Williams voiced his concern that games could take the focus off the Black Lives Matter movement.
“The point that some of the guys are raising about not playing is, basically, we don’t want to be a distraction,” Williams said when asked during the chat what the next move is for the players. “For us, the only benefit of us not playing is to keep the focus on the fight. And with that being said, this [return] is in six weeks. … In six weeks, the world may need some healing. They may need us to be on the floor. But if more black kids or black adults or any adults that’s dealing with police brutality are getting killed, and we are still outraged, I don’t know if it is in our best interest to suit up.
“Because it looks like that we don’t care. If we do suit up — and we are having conversations behind closed doors — how much of this platform can we really use? Can we get a Black Lives Matter patch on our jersey? Can our jerseys say Black Lives Matter? Can the court say Black Lives Matter? So we can use that platform to the best of our abilities. Honestly, it is hard to call. I’m 50-50, to be honest with you.”
ESPN’s Adrian Wojnarowski and Malika Andrews reported that a coalition of players that includes Brooklyn Nets point guard Kyrie Irving and Los Angeles Lakers guard Avery Bradley are exploring concerns and solutions related to returning to play, including what the league will do about the fight for social justice.
NBA commissioner Adam Silver said recently that he understood the concerns players might have about returning. Silver said the league was listening and exploring all avenues and ideas about how to continue the fight for equality and promote the Black Lives Matter movement.
For its opening matches, the Premier League announced that player names on jerseys would be replaced by Black Lives Matter and that there would be a sleeve patch featured for the rest of the season.
In a tweet June 13, Williams wrote, “I never said I wasn’t gonna play,” when voicing some of his concerns about the league’s restart potentially taking the focus and intensity off the continued protests. The Clippers (44-20) are second in the Western Conference behind the Lakers (49-14). With both Los Angeles teams contending for a title, Williams wondered if some protesters would be distracted or opt to remain home if the Lakers and Clippers were playing.

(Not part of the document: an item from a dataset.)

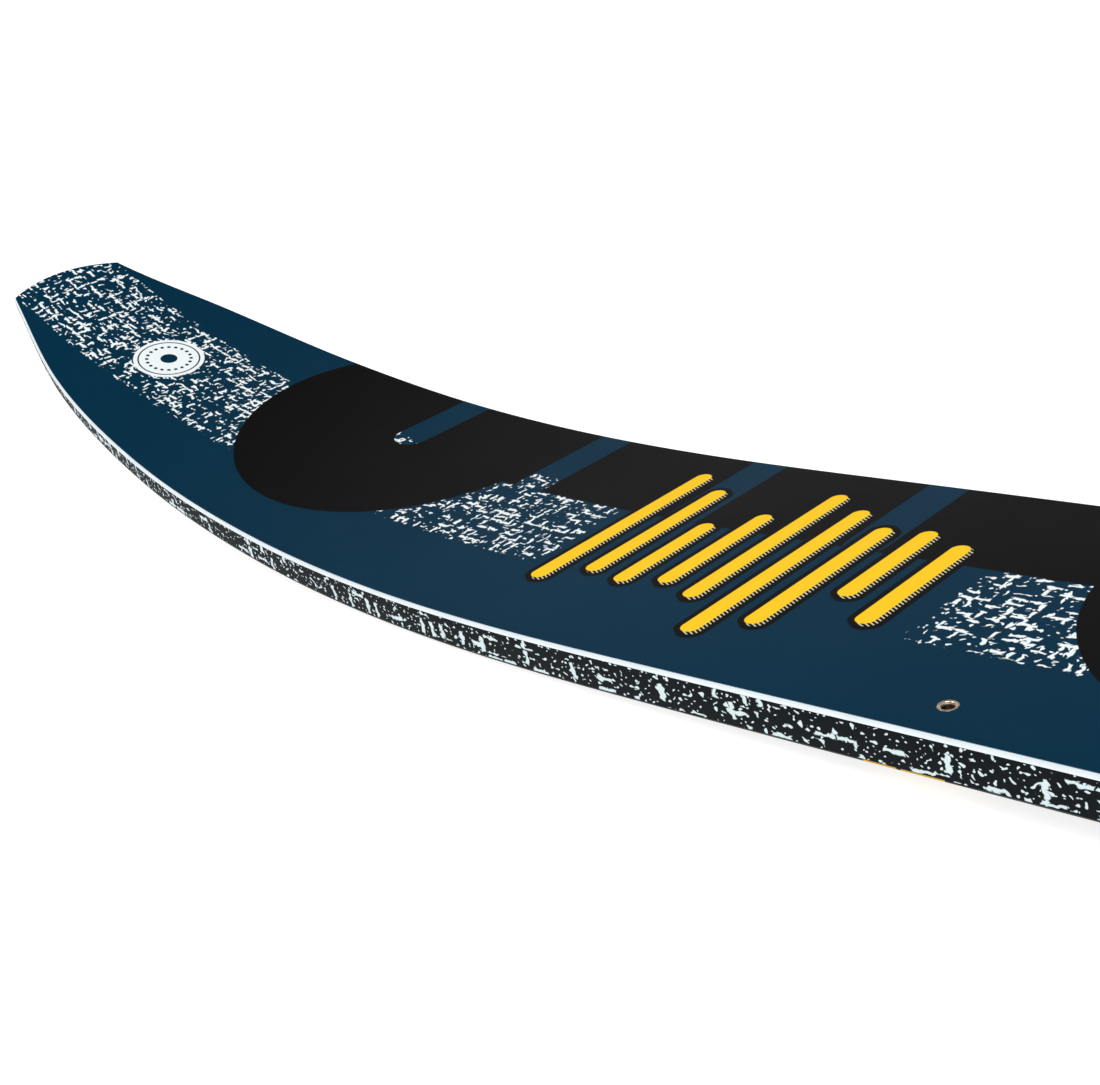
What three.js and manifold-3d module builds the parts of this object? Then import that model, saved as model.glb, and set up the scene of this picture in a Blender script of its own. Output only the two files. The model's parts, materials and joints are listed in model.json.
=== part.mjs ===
// A slalom water ski: a moulded sandwich ski with its binding inserts, adjustable fin and wing.
// Millimetres, +Z up. Along the ski x runs from the tip to the tail, and -Y is the skier's left.
// The whole ski is turned at the end so that it rests on its nose rocker and the fin's lower edge.
import * as THREE from "three";
import { mergeVertices } from "three/addons/utils/BufferGeometryUtils.js";
import Module from "manifold-3d";

const wasm = await Module();
wasm.setup();

// ---------- driving dimensions ----------
const LENGTH = 1702;
const GAP = 0.3; // free space between neighbouring pieces

// The outline: half widths at stations from the tip corners to the tail.
const WIDTH_STATIONS = [0, 90, 200, 340, 520, 860, 1150, 1400, 1580, LENGTH];
const HALF_WIDTHS = [44, 73, 90, 99.5, 103.5, 98, 91.5, 78, 59, 42];
const TIP_BULGE = 10;
const TIP_BULGE_REACH = 60;
const TAIL_BULGE = 9;
const TAIL_BULGE_REACH = 16; // it starts behind the fin box
const TAIL_CORNER_R = 20;

// The rocker: the deck sweeps up to the tip, is flat under the feet and lifts a little at the tail.
const TIP_RISE = 136;
const TIP_ROCKER_LENGTH = 640;
const TIP_ROCKER_POWER = 2.65;
const TAIL_ROCKER_START = 1250;
const TAIL_STRAIGHT_START = 1480;
const TAIL_SLOPE = 0.03;

// The thickness at the edge: full under the feet, thinner to both ends.
const FULL_THICKNESS = 23.3;
const TIP_THINNING = 15;
const TIP_THINNING_END = 780;
const TAIL_THINNING = 10;
const TUNNEL_DEPTH = 4; // of the concave base, at full thickness
const BEVEL_WIDTH = 6;
const BEVEL_HEIGHT = 4;

// The layers, as depths below the deck surface.
const FILM_BOTTOM = 0.5;
const FILM_MARGIN = 1.5; // how far the printed film stays inside the outline
const BACKING_TOP = 0.75;
const BACKING_EDGE_TOP = 1.9;
const BACKING_BOTTOM = 2.5;
const LAMINATE = 0.8;
const BOND = 0.25; // glue line between two layers
const BASE_THICKNESS = 1.8;
const BASE_THIN = 0.9; // the base sheet fades toward this as the relief does
const BASE_EDGE_THICKNESS = 0.7;
const RAIL_WIDTH = 8;
const TIP_SPACER_LENGTH = 40;
const TAIL_SPACER_LENGTH = 12;
const STRINGER_HALF = 2.5;

// Threaded binding inserts, in pairs across the ski.
const INSERT_PAIRS = [
  { name: "front_plate_toe", x: 795, y: 79 },
  { name: "front_plate_heel", x: 965, y: 74 },
  { name: "rear_plate_toe", x: 1080, y: 62 },
  { name: "rear_plate_heel", x: 1225, y: 62 },
];
const INSERT_R = 4.4;
const INSERT_BORE_R = 2.6;
const INSERT_LENGTH = 13;
const INSERT_BORE_DEPTH = 11;
const INSERT_CHAMFER = 0.7;
const POTTING_R = 11;
const POTTING_BOTTOM = 15.5;

// The fin, its box in the ski and its clamp on the deck.
const FIN_X = 1588;
const FIN_BOX_HALF_LENGTH = 97;
const FIN_BOX_HALF_WIDTH = 16;
const FIN_SLOT_HALF_LENGTH = 90;
const FIN_SLOT_HALF_WIDTH = 1.6;
const BLADE_HALF_THICKNESS = 0.8;
const BLADE_CLEARANCE = 0.2;
const TANG_HALF_LENGTH = 66;
const TANG_TOP = 12.5;
const BLADE_FRONT = -84;
const BLADE_REAR = 84;
const BLADE_BOTTOM = -76;
const BLADE_TOE_X = -26; // where the leading edge's curve meets the straight lower edge
const BLADE_SIDE_BOTTOM = -24; // where the straight front and rear edges end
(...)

Williams also raised the potential negative optics of players being in training camp or playing in a game and it being “easy to say these guys aren’t focused on social justice issues, and that is unfair to us.”
“If we are really about this cause, we don’t need anything distracting us, whether it is football, baseball, LeBron James, Tom Brady, whoever,” Williams said. “We don’t need any distractions. That is what I was trying to get across to everybody, but we don’t know what that looks like in six weeks, so we’ll see.”
Williams said players are brainstorming down to even what to do during commercial breaks and if the NBA can use that time to educate people in some fashion.
“Listen, the fans that are critical of us, like, ‘Why would you even think twice about playing?’ — this is a critical time,” Williams said. “And everybody is trying to figure out the best way to maximize their voice. Because once we get to Orlando, and you tell us, ‘Well, you can speak out at the postgame press conference,’ OK, the reality is the press only wants to talk to only two or three different guys.
“So that mutes a lot of guys that have opinions that they can use in the real world. So what does that look like for the eighth guy or the 10th guy on the bench that has an intelligent idea, that has intelligent things to say, but he doesn’t have a platform that a Lou Williams or Kawhi [Leonard] or any of these guys are going to have.”
Williams said athletes all over feel freedom and support right now to express their feelings like never before. He said he and some other NBA players don’t want anything to slow that progress.
“It’s like a weight lifted off our shoulders because everyone has something to say, and probably for the first time in American sports, everybody can [express] their opinions freely, and it is being supported by your organizations, your teams and teammates,” Williams said. “Just from the Clippers alone, we have had so many different conversations with how do we want to look going forward as an organization. When I look at our team, we have a black head coach, a black head trainer. We have an assistant coach who is an Asian woman, so we have a lot of diversity in our organization, and that is key.
“I got a lot of flak, and other guys are getting flak for saying, well, you know, maybe we shouldn’t play. Because the reality is this: We have millions of people in the streets protesting. This the first time in history all 50 states have had people outside protesting for one cause. We don’t want to be a distraction. We want to be an added help to the cause.”